**Requirement:**
Using the listing below, set down each line from the line containing "shade's open end." through the line containing "obj.parent = None", both ends included, exactly and with nothing added.

**Information shown:**
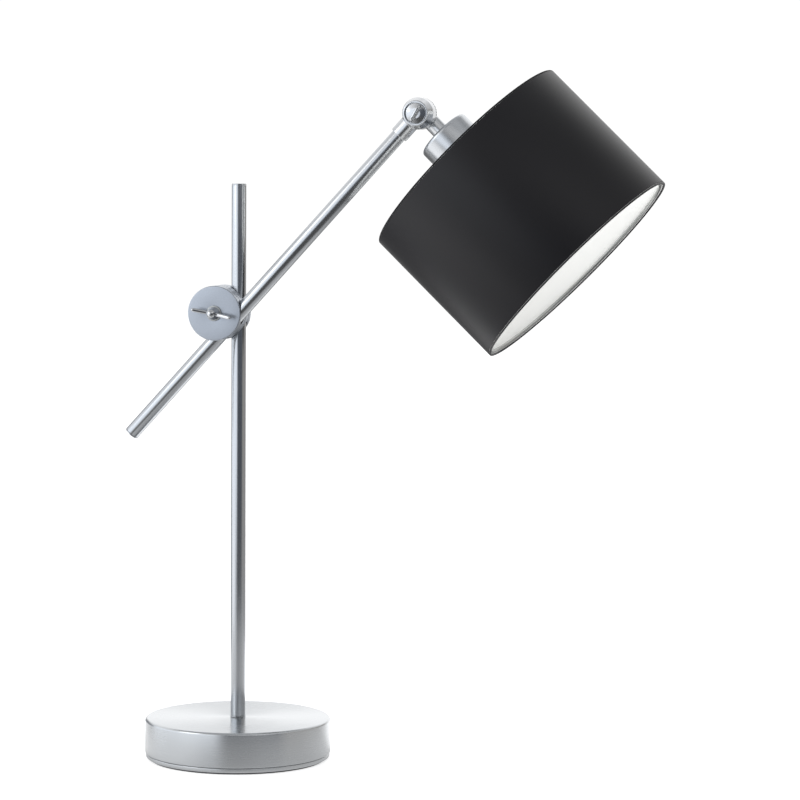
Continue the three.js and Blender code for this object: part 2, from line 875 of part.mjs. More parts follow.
// The shade's axis: Z from the knuckle's pivot towards the shade's open end.
const shadeAxis = frame(head, [0, 0, headPlane], { y: Math.PI / 2 });
addHolder(shadeAxis);
addBulb(shadeAxis);
addShade(shadeAxis);

export default lamp;
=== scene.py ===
import math

import bmesh
import bpy
import numpy as np
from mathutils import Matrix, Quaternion, Vector


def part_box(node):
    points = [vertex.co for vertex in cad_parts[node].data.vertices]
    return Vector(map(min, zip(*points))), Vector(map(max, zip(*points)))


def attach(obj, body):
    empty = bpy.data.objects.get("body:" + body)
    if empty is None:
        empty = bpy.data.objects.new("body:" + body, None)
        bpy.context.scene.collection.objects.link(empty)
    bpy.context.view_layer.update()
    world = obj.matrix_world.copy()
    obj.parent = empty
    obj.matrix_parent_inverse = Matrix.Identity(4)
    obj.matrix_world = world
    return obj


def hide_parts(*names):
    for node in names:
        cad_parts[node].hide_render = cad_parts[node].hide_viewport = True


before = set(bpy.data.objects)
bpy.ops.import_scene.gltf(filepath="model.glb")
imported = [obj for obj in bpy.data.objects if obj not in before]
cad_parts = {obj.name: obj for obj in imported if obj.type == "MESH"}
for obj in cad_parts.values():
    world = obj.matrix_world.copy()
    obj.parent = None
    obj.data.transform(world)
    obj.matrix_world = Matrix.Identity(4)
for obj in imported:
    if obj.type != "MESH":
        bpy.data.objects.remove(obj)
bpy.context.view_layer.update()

MM = 0.001


# ---------------------------------------------------------------- Studio
# A pale floor that runs to the horizon, under a white studio: a large soft panel to the left,
# a dark room behind the camera, a grey wall to the right and an overhead diffuser.
class Value:
    """A number or colour inside a node tree. Arithmetic on a number adds its Math nodes."""

    def __init__(self, finish, socket):
        self.finish = finish
        self.socket = socket

    def math(self, operation, *others):
        inputs = dict(enumerate((self, *others)))
        return self.finish.node("Math", {"operation": operation}, inputs)

    def __add__(self, other):
        return self.math("ADD", other)

    def __radd__(self, other):
        return self.math("ADD", other)

    def __sub__(self, other):
        return self.math("SUBTRACT", other)

    def __rsub__(self, other):
        return self.finish.node("Math", {"operation": "SUBTRACT"}, {0: other, 1: self})

    def __mul__(self, other):
        return self.math("MULTIPLY", other)

    def __rmul__(self, other):
        return self.math("MULTIPLY", other)

    def __truediv__(self, other):
        return self.math("DIVIDE", other)


class Finish:
    """A material or a world: its node tree, and one way of adding a node to it."""

    def __init__(self, name, owner=None):
        self.owner = owner or bpy.data.materials.new(name)
        self.owner.use_nodes = True
        self.tree = self.owner.node_tree
        self.shader = self.tree.nodes.get("Principled BSDF") or self.tree.nodes["Background"]

    def node(self, kind, settings=None, inputs=None, output=0):
        """Adds a node: its settings first, then its sockets' values or links."""
        made = self.tree.nodes.new("ShaderNode" + kind)
        for key, value in (settings or {}).items():
            if key == "stops":
                set_stops(made.color_ramp, value)
            else:
                setattr(made, key, value)
        for key, value in (inputs or {}).items():
            self.feed(made.inputs[key], value)
        return Value(self, made.outputs[output])

    def feed(self, socket, value):
        if isinstance(value, Value):
            self.tree.links.new(value.socket, socket)
        else:
            socket.default_value = value

    def set(self, **sockets):
        """Sets or links the shader's own sockets, with _ for a space."""
        for key, value in sockets.items():
            self.feed(self.shader.inputs[key.replace("_", " ")], value)
        return self

    def here(self):
        """The point of the surface, in the piece's own axes."""
        return self.node("TexCoord", output="Object")

    def parts(self, vector):
        """The x, y and z of a vector."""
        outputs = self.node("SeparateXYZ", {}, {0: vector}).socket.node.outputs
        return [Value(self, output) for output in outputs]

    def vector(self, operation, *values, output="Vector", **sockets):
        """A Vector Math node on the values."""
        inputs = {**dict(enumerate(values)), **sockets}
        return self.node("VectorMath", {"operation": operation}, inputs, output)

    def bump(self, height, strength, distance):
        """A relief for the Normal socket, distance in metres from its lowest to its highest."""
        inputs = {"Strength": strength, "Distance": distance, "Height": height}
        return self.node("Bump", {}, inputs)

    def ramp(self, factor, stops, interpolation="LINEAR"):
        """Colours by position, or greys where a stop gives one number."""
        made = self.node("ValToRGB", {"stops": stops}, {0: factor})
        made.socket.node.color_ramp.interpolation = interpolation
        return made

    def mix(self, factor, low, high):
        """A colour between low and high."""
        return self.node("Mix", {"data_type": "RGBA"}, {0: factor, 6: low, 7: high}, 2)

    def spread(self, value, low, high, to_low, to_high):
        """A number carried smoothly from one range into another, and held at its ends."""
        inputs = {0: value, 1: low, 2: high, 3: to_low, 4: to_high}
        return self.node("MapRange", {"interpolation_type": "SMOOTHSTEP"}, inputs)

    def noise(self, place, scale, detail=3.0, roughness=0.55):
        """Cloudy noise from 0 to 1, its mean near a half."""
        inputs = {"Vector": place, "Scale": scale, "Detail": detail, "Roughness": roughness}
        return self.node("TexNoise", {}, inputs)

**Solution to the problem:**
// The shade's axis: Z from the knuckle's pivot towards the shade's open end.
const shadeAxis = frame(head, [0, 0, headPlane], { y: Math.PI / 2 });
addHolder(shadeAxis);
addBulb(shadeAxis);
addShade(shadeAxis);

export default lamp;
=== scene.py ===
import math

import bmesh
import bpy
import numpy as np
from mathutils import Matrix, Quaternion, Vector


def part_box(node):
    points = [vertex.co for vertex in cad_parts[node].data.vertices]
    return Vector(map(min, zip(*points))), Vector(map(max, zip(*points)))


def attach(obj, body):
    empty = bpy.data.objects.get("body:" + body)
    if empty is None:
        empty = bpy.data.objects.new("body:" + body, None)
        bpy.context.scene.collection.objects.link(empty)
    bpy.context.view_layer.update()
    world = obj.matrix_world.copy()
    obj.parent = empty
    obj.matrix_parent_inverse = Matrix.Identity(4)
    obj.matrix_world = world
    return obj


def hide_parts(*names):
    for node in names:
        cad_parts[node].hide_render = cad_parts[node].hide_viewport = True


before = set(bpy.data.objects)
bpy.ops.import_scene.gltf(filepath="model.glb")
imported = [obj for obj in bpy.data.objects if obj not in before]
cad_parts = {obj.name: obj for obj in imported if obj.type == "MESH"}
for obj in cad_parts.values():
    world = obj.matrix_world.copy()
    obj.parent = None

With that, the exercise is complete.